■ AIM OF THE EXERCISE ■
Every line of the material is to be repeated exactly as it stands.

■ SOURCE EXCERPT ■
## Begin

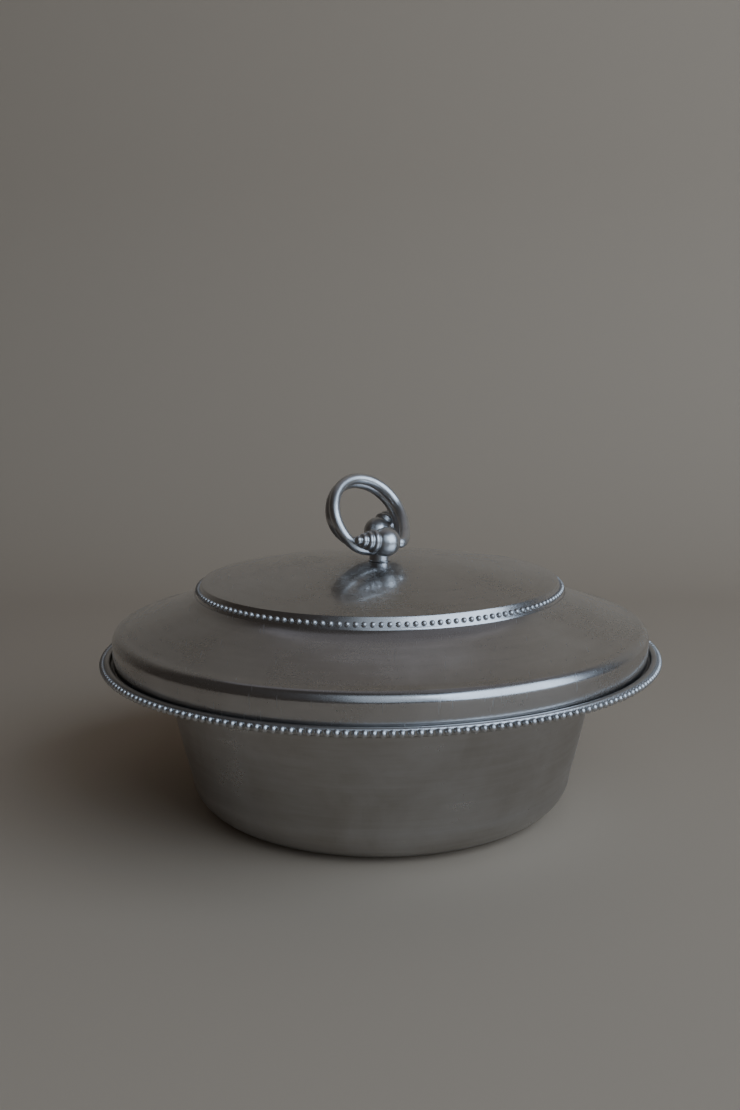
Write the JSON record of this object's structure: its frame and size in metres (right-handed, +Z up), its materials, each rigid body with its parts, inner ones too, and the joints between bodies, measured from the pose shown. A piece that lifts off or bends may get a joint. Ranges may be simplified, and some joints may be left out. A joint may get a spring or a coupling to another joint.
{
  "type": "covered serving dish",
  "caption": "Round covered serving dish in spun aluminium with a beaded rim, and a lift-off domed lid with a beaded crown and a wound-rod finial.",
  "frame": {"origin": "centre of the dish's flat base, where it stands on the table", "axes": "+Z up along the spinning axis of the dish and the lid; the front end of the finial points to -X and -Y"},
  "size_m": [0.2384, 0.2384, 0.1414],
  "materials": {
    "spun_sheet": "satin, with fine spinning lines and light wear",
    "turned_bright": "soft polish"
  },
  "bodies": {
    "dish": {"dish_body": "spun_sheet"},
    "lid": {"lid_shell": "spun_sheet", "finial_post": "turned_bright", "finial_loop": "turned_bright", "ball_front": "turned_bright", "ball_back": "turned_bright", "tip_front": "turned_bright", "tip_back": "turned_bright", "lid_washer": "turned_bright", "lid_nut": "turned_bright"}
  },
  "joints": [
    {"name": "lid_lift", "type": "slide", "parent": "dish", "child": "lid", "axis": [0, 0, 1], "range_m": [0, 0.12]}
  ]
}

## End

■ PROBLEM SOLUTION ■
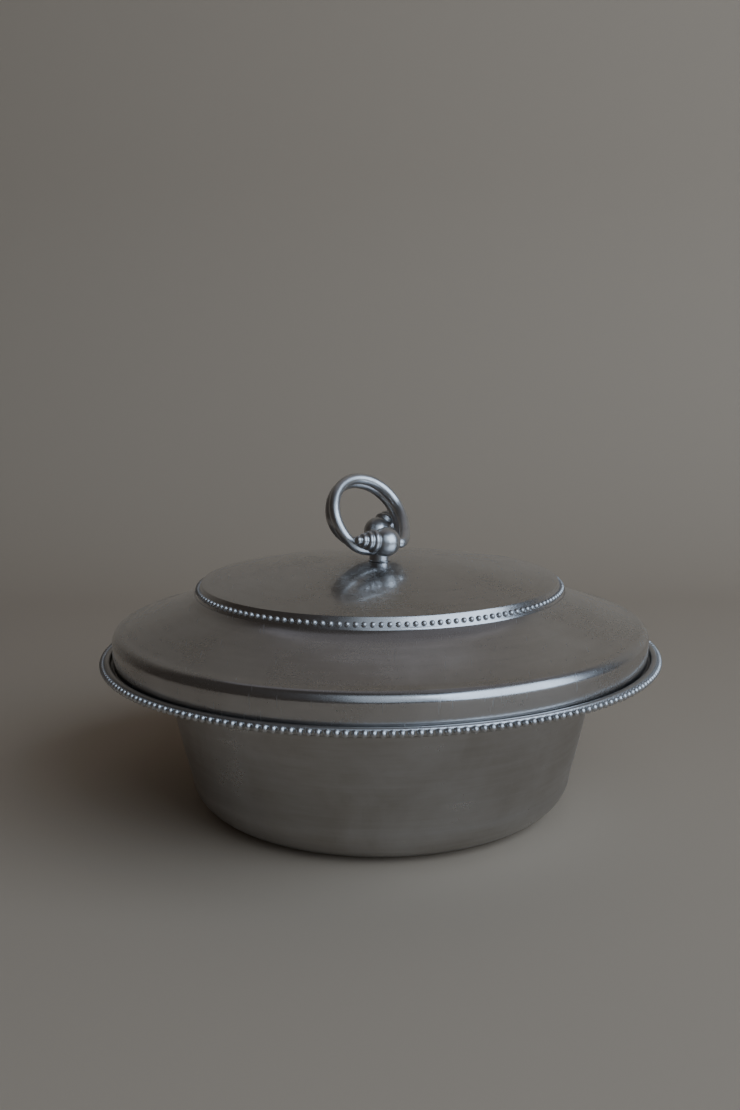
Write the JSON record of this object's structure: its frame and size in metres (right-handed, +Z up), its materials, each rigid body with its parts, inner ones too, and the joints between bodies, measured from the pose shown. A piece that lifts off or bends may get a joint. Ranges may be simplified, and some joints may be left out. A joint may get a spring or a coupling to another joint.
{
  "type": "covered serving dish",
  "caption": "Round covered serving dish in spun aluminium with a beaded rim, and a lift-off domed lid with a beaded crown and a wound-rod finial.",
  "frame": {"origin": "centre of the dish's flat base, where it stands on the table", "axes": "+Z up along the spinning axis of the dish and the lid; the front end of the finial points to -X and -Y"},
  "size_m": [0.2384, 0.2384, 0.1414],
  "materials": {
    "spun_sheet": "satin, with fine spinning lines and light wear",
    "turned_bright": "soft polish"
  },
  "bodies": {
    "dish": {"dish_body": "spun_sheet"},
    "lid": {"lid_shell": "spun_sheet", "finial_post": "turned_bright", "finial_loop": "turned_bright", "ball_front": "turned_bright", "ball_back": "turned_bright", "tip_front": "turned_bright", "tip_back": "turned_bright", "lid_washer": "turned_bright", "lid_nut": "turned_bright"}
  },
  "joints": [
    {"name": "lid_lift", "type": "slide", "parent": "dish", "child": "lid", "axis": [0, 0, 1], "range_m": [0, 0.12]}
  ]
}